__Task to complete__
Copy out, exactly and without additions, the lines from the one that contains "Model this object" to the one that contains "rim_corner_radius = 121.0", both ends included.

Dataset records
START

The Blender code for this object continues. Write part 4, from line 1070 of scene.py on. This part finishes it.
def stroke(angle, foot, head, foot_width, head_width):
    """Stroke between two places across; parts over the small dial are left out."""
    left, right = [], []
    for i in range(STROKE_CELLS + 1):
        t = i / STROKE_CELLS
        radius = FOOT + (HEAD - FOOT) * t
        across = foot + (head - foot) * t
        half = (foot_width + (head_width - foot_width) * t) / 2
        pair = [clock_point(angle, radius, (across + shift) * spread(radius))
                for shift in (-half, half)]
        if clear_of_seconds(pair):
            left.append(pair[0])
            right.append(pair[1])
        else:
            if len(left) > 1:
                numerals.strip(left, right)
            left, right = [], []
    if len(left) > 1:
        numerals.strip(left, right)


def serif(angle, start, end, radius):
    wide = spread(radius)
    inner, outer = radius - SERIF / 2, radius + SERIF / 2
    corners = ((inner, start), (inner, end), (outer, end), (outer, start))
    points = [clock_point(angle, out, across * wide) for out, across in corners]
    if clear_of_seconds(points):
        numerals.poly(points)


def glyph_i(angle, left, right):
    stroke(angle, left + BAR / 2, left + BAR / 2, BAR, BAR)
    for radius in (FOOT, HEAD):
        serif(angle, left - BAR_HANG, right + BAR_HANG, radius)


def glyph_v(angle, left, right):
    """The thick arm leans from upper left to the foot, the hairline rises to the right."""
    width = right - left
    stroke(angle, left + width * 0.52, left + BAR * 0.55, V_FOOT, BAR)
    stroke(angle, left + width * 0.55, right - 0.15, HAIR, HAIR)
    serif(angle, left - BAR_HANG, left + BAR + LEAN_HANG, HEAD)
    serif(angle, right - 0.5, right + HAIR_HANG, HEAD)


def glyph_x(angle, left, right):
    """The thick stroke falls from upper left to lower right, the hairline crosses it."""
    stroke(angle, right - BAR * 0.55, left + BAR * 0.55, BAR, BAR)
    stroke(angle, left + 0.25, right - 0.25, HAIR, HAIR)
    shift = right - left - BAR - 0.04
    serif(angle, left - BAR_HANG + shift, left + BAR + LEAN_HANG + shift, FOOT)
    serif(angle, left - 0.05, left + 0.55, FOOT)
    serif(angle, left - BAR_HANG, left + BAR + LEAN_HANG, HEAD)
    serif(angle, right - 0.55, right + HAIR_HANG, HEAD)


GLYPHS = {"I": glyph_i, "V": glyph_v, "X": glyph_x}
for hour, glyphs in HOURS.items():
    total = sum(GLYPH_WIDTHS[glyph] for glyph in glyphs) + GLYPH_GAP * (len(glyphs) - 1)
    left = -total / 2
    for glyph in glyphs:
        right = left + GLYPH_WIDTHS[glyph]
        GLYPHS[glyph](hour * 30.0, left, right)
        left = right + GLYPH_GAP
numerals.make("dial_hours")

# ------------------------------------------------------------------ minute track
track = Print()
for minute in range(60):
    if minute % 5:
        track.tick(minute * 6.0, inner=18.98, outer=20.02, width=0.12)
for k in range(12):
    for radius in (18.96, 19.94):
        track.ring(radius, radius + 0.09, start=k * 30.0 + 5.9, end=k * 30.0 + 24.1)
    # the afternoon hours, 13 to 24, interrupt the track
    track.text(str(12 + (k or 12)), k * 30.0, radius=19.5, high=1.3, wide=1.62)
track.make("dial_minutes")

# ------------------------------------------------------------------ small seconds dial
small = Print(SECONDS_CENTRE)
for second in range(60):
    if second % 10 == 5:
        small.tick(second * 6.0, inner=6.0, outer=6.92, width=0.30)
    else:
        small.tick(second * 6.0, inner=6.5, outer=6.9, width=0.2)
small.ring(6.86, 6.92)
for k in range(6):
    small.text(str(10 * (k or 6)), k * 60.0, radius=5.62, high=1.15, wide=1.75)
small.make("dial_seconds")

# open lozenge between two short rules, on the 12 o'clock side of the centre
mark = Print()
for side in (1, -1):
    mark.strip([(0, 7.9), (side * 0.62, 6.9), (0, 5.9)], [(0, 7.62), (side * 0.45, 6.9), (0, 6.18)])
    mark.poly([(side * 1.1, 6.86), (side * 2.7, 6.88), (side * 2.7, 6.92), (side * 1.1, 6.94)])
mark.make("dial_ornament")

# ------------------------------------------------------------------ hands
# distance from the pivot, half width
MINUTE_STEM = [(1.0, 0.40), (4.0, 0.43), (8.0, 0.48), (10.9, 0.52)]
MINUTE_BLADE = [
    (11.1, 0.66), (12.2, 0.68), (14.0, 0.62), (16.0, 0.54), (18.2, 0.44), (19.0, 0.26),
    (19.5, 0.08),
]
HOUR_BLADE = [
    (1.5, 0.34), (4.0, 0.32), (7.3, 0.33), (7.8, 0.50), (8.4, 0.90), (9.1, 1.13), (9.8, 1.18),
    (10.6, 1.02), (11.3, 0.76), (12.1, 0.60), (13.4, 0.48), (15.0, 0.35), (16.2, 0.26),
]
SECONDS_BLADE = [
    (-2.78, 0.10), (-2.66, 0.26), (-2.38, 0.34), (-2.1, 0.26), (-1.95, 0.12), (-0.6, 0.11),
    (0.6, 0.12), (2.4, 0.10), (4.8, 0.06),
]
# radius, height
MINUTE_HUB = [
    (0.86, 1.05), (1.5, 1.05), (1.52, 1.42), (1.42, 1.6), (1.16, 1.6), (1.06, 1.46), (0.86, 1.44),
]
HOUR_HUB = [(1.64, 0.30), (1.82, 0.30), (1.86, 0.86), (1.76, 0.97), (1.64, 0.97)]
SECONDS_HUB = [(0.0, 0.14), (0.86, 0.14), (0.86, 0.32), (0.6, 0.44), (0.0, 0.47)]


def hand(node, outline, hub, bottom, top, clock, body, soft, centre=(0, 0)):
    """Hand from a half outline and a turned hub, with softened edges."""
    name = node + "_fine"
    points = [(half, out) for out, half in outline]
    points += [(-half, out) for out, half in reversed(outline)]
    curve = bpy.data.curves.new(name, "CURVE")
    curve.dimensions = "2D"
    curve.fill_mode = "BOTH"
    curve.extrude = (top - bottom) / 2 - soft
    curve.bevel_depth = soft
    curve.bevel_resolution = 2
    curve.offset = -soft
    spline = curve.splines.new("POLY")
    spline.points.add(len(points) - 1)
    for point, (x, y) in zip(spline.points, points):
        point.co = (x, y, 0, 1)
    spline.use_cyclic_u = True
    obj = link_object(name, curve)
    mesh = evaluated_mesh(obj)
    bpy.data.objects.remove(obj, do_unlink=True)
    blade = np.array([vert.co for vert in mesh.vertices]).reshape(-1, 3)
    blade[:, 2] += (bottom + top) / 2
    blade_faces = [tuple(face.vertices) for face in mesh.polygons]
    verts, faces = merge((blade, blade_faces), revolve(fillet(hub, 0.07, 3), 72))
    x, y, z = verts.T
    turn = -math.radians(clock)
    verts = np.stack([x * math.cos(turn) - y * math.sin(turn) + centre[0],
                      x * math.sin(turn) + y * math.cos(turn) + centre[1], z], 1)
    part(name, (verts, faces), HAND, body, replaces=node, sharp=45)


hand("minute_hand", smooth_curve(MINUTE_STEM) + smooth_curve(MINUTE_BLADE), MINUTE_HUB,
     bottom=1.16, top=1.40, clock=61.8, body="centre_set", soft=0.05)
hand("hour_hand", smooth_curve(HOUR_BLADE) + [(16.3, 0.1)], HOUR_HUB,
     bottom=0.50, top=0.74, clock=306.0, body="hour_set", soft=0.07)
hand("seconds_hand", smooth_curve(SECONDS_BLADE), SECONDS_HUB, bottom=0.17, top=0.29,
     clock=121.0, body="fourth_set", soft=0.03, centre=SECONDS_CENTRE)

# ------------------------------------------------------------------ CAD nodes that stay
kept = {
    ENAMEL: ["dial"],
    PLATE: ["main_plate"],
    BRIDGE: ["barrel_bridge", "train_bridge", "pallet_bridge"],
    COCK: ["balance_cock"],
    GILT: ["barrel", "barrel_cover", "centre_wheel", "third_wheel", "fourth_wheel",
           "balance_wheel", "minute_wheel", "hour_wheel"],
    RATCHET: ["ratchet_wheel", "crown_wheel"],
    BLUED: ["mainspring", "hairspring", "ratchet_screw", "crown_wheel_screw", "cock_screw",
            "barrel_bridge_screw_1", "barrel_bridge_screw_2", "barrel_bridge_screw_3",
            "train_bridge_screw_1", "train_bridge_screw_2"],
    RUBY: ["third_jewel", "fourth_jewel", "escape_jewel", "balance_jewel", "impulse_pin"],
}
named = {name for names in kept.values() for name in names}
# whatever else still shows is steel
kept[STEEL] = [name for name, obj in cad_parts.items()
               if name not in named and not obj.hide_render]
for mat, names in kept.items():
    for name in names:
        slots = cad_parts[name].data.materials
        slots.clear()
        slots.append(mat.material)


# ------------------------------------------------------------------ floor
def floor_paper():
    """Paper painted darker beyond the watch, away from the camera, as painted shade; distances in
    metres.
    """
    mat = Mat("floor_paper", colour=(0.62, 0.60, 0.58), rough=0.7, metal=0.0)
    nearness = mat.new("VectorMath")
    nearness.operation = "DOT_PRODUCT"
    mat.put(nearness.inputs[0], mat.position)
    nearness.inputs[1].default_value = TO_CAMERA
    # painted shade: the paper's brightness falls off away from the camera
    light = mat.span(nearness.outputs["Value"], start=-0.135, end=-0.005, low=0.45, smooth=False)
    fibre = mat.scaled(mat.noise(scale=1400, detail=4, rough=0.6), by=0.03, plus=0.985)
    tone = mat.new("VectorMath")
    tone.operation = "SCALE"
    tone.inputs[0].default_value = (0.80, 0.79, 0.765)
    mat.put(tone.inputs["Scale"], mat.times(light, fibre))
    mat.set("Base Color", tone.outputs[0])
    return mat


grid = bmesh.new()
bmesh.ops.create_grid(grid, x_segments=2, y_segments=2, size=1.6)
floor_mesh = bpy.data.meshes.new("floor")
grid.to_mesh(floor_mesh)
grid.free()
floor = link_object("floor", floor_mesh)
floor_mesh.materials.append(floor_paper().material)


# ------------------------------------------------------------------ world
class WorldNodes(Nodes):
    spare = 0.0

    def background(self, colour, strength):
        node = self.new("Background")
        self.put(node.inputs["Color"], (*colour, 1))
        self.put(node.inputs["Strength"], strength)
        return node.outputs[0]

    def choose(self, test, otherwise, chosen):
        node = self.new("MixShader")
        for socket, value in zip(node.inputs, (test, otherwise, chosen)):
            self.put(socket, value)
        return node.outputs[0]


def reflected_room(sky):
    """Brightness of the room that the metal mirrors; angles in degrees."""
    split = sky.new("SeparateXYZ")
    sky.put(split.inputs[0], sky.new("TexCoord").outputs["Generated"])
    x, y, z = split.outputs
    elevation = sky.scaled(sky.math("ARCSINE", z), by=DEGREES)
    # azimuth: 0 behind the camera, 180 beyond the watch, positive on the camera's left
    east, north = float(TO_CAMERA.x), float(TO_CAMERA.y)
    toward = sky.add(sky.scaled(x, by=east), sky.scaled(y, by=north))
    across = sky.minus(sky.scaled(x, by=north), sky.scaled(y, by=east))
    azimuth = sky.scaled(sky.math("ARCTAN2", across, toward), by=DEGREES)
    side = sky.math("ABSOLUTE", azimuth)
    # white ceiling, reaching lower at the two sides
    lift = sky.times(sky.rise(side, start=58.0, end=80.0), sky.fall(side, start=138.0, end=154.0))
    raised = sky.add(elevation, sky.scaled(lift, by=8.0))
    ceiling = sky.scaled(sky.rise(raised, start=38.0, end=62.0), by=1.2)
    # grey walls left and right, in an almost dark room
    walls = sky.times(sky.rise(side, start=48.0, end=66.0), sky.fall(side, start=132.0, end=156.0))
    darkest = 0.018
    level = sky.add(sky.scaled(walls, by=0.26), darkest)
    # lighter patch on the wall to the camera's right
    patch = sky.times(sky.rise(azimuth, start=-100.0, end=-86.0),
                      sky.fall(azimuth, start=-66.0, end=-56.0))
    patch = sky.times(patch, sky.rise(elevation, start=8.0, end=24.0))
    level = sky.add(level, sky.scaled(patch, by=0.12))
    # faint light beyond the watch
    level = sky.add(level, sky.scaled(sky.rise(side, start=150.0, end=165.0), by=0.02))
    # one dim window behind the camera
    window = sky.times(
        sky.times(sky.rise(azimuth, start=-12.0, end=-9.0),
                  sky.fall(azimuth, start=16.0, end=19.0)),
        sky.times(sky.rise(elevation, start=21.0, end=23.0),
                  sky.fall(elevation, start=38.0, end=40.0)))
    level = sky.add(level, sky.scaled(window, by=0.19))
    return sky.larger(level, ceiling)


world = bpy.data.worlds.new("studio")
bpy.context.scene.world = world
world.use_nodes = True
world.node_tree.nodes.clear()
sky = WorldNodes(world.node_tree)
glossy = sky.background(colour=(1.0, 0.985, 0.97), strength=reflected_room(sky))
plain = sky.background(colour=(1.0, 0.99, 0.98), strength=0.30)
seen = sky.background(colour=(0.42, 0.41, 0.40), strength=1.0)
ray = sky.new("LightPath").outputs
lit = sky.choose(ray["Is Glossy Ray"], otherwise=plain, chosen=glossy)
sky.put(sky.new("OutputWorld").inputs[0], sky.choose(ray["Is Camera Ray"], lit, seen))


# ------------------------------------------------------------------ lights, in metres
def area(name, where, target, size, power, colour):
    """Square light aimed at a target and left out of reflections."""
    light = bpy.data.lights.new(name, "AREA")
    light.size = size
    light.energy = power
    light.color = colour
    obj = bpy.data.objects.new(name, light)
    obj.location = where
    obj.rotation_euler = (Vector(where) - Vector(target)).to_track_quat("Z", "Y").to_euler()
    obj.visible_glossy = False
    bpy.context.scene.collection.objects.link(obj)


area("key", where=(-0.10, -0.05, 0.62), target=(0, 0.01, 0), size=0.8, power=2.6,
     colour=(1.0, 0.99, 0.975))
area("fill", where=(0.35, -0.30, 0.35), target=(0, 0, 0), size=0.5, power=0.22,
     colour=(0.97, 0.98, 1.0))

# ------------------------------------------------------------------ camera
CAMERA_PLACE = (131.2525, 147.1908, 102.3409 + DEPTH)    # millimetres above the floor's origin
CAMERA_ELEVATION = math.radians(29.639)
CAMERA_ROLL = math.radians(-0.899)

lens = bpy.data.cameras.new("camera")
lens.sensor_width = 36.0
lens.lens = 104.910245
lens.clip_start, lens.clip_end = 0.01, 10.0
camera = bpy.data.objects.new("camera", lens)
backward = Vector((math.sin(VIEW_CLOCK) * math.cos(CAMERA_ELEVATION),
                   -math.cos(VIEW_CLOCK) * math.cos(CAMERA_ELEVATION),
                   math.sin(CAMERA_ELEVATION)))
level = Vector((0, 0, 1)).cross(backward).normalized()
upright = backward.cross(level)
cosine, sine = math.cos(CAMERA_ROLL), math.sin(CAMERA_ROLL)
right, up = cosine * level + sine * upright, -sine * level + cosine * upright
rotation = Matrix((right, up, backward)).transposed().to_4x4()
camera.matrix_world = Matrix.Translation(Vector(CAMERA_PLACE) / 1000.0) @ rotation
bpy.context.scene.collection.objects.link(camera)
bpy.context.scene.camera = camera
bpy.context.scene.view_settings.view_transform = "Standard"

END
START

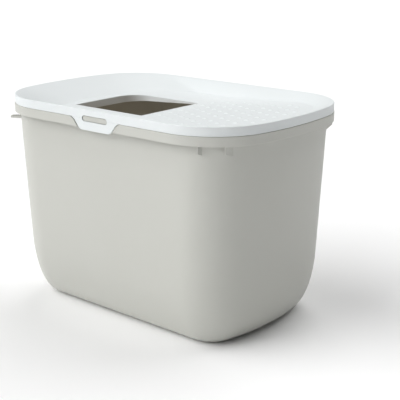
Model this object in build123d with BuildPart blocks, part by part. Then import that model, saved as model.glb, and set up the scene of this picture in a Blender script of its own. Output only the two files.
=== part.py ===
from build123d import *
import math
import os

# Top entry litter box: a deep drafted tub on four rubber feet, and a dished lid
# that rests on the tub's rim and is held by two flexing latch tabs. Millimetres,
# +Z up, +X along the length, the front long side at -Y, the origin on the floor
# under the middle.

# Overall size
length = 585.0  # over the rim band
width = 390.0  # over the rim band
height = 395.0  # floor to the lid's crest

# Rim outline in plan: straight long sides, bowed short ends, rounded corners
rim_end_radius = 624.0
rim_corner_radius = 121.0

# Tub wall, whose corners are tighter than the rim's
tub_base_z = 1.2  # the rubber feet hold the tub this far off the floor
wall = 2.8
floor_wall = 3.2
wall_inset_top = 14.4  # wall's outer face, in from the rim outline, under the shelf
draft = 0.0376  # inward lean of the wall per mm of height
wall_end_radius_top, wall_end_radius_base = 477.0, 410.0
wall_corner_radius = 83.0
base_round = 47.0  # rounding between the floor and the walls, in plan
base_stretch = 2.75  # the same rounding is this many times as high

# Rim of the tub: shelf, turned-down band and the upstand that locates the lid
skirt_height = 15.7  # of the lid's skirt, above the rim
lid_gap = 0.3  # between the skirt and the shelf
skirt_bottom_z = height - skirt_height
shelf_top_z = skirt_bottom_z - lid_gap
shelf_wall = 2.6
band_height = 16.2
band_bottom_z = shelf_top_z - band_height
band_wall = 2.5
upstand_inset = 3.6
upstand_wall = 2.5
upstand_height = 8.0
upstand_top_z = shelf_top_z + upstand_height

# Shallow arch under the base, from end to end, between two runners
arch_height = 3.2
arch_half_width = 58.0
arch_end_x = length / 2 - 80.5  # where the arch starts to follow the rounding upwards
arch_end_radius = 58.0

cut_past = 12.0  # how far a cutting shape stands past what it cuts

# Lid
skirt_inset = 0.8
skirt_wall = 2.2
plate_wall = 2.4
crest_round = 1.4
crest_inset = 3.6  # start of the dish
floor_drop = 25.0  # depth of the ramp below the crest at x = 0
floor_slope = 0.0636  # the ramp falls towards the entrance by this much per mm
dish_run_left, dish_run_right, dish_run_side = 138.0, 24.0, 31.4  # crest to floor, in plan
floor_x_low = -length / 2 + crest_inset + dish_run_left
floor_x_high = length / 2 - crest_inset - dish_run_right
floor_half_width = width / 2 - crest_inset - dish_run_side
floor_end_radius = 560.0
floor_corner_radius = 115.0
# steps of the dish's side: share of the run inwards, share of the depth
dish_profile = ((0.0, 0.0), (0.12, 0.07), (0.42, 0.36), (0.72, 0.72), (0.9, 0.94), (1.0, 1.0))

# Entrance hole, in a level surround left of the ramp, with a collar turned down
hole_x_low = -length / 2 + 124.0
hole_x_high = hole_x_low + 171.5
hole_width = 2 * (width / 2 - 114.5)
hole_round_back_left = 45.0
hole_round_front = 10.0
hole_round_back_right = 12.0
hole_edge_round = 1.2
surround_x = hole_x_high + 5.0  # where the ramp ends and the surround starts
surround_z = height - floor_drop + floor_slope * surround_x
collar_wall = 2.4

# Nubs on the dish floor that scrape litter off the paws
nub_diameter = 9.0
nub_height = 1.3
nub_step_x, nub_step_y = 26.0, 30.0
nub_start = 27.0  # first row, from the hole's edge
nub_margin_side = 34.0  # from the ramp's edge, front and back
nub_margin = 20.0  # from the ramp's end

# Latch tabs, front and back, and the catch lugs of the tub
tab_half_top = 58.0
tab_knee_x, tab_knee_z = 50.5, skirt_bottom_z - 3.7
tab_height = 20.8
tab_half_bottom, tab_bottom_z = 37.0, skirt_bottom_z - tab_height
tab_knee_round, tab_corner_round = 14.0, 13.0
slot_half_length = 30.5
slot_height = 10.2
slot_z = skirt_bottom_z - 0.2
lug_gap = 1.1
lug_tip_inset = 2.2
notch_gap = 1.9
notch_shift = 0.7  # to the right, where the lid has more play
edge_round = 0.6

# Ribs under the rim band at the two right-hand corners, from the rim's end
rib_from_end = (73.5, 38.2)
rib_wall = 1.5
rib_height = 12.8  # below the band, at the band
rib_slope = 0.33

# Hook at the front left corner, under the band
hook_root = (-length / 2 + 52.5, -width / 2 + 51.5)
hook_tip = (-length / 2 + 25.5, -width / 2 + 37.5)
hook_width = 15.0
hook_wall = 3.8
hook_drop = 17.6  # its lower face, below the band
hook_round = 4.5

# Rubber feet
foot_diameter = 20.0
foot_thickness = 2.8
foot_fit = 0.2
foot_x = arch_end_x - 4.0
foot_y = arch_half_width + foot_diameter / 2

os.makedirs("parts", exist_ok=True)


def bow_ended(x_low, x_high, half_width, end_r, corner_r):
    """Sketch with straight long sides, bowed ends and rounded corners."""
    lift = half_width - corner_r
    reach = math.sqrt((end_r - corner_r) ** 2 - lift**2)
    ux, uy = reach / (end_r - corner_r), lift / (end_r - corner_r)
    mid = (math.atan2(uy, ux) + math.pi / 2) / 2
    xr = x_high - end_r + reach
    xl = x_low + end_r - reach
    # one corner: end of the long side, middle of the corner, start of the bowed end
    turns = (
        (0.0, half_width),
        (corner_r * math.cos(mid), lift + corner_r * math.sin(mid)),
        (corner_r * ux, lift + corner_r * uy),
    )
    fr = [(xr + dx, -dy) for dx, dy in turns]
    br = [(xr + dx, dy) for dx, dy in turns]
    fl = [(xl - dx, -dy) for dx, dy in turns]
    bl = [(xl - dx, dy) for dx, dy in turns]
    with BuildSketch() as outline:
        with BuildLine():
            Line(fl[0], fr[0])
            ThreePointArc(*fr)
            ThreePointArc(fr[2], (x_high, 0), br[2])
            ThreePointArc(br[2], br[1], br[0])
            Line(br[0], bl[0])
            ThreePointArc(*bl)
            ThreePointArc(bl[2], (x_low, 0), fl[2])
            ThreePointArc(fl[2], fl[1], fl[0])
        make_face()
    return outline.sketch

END

__Response below__
Model this object in build123d with BuildPart blocks, part by part. Then import that model, saved as model.glb, and set up the scene of this picture in a Blender script of its own. Output only the two files.
=== part.py ===
from build123d import *
import math
import os

# Top entry litter box: a deep drafted tub on four rubber feet, and a dished lid
# that rests on the tub's rim and is held by two flexing latch tabs. Millimetres,
# +Z up, +X along the length, the front long side at -Y, the origin on the floor
# under the middle.

# Overall size
length = 585.0  # over the rim band
width = 390.0  # over the rim band
height = 395.0  # floor to the lid's crest

# Rim outline in plan: straight long sides, bowed short ends, rounded corners
rim_end_radius = 624.0
rim_corner_radius = 121.0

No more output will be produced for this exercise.